In the mobile market, he said: “We are number one in the big cities all across the country — I’ll say, on average, the top 50 cities”. But this was achieved mainly through marketing and clever pricing. The next five-year plan will be far more heavily focused on leadership in the network itself, and on competing with the big players on the qualities they have traditionally marketed, such as network quality of service, and also on fully flexible infrastructure to support cloud and edge services, and slicing.

In this respect, TMO will also be eyeing Dish, which plans a wholesale-only model enabled by its open, software-defined 5G network, in which even its own mobile retail brands will act as MVNOs with their own slice of the RAN.

Sievert said: “We got here without winning the network story, and now we can win the network story. So, the strategy in top markets isn’t to defend that share, it’s to extend it by going after the tens of millions of people who never gave us a good look when we were coming from behind on network.”

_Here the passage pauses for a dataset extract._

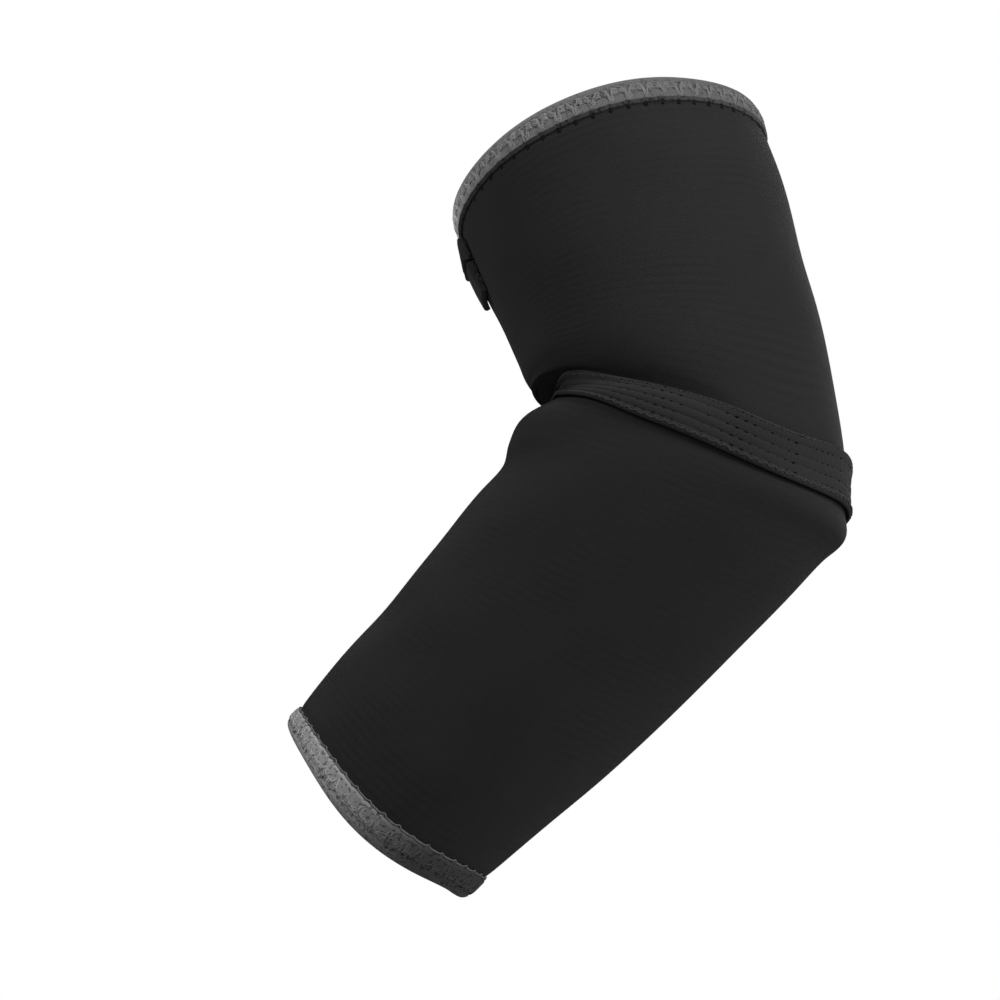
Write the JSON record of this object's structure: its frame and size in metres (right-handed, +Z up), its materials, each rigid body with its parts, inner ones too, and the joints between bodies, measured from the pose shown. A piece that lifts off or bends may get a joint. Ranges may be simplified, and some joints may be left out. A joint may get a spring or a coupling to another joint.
{
  "type": "elbow brace",
  "caption": "Pull-on elbow support sleeve of padded stretch cloth, shaped to a bent arm, with a ribbed band round the elbow and folded bindings at both rims.",
  "frame": {"origin": "middle of the elbow inside the sleeve, on the line where the upper arm's and the forearm's centre lines meet; the arm holds the sleeve there", "axes": "+Z up as worn in the picture, the upper arm leaning 18 degrees from it; the arm bends in the XZ plane, with its crook toward -X and the point of the elbow toward +X"},
  "size_m": [0.1688, 0.0922, 0.235],
  "materials": {
    "stretch_cloth": "fine black stretch jersey laminated on foam rubber",
    "band_cloth": "ribbed black elastic with sewn channels",
    "binding_tape": "grey folded tape with overlock stitching",
    "tab_tape": "plain black satin tape"
  },
  "bodies": {
    "root": {"upper_panel": "stretch_cloth", "forearm_panel": "stretch_cloth", "elbow_band": "band_cloth", "upper_binding": "binding_tape", "forearm_binding": "binding_tape", "upper_tab": "tab_tape", "lower_tab": "tab_tape"}
  },
  "joints": []
}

He claimed that, over the past three years, TMO has already “slashed the perceived leadership of Verizon” in network quality. In the third quarter of this year, TMO gained

854,000 postpaid subscribers, while AT&T won 708,000 postpaid subs and Verizon only 8,000 postpaid net adds.

But the USA’s third operator still relies heavily on its uncanny knack for smart pricing, and Sievert claimed that Verizon “gave us an assist with all their price increases this summer”.

In the rural areas, which account for 40% of the USA, Sievert expanded on the strategy, explaining: “We actually take this 40% of the country, and we algorithmically break it into 775 markets and rate our relative competitiveness in all those markets on an ongoing basis. And when we achieve a level that we call ‘license to play’ or better, that’s when we pour in distribution and targeted marketing efforts and go after share gains.”

He said TMO has improved its rural addressable market from 30% to 50% of the markets rating as ‘license-to-play’ or better. “Even if we got no better at this, all I need to do is finish the job of getting more placings license-to-play or better, and we’ll achieve the aspirations that we put out in front of people last year,” Sievert said.

But he cannot afford to be complacent. Dish has many challenges but is undoubtedly taking a disruptive and creative approach, if it can support its plans financially and win the confidence of US business. And Sievert acknowledged the challenge from the large cable operators, led by Comcast and Charter, which operate mobile services via MVNO deals but are also planning to build some of their own infrastructure. He said: “We’re expecting Charter to have a fantastic quarter, maybe their best one ever.”

He feels there is space in the undertapped parts of the US market for new competitors as well as for significant TMO growth, but with the landscape changing significantly, TMO will not just need to build on marketing, enterprise and FWA efforts as it sets out its next five-year plan from 2023. It will need to learn lessons about network flexibility and service agility, as well as partnerships with key allies such as hyperscalers, if it is to continue its impressive streak of success and narrow the gap with the incumbents, while limiting the impact of new challengers.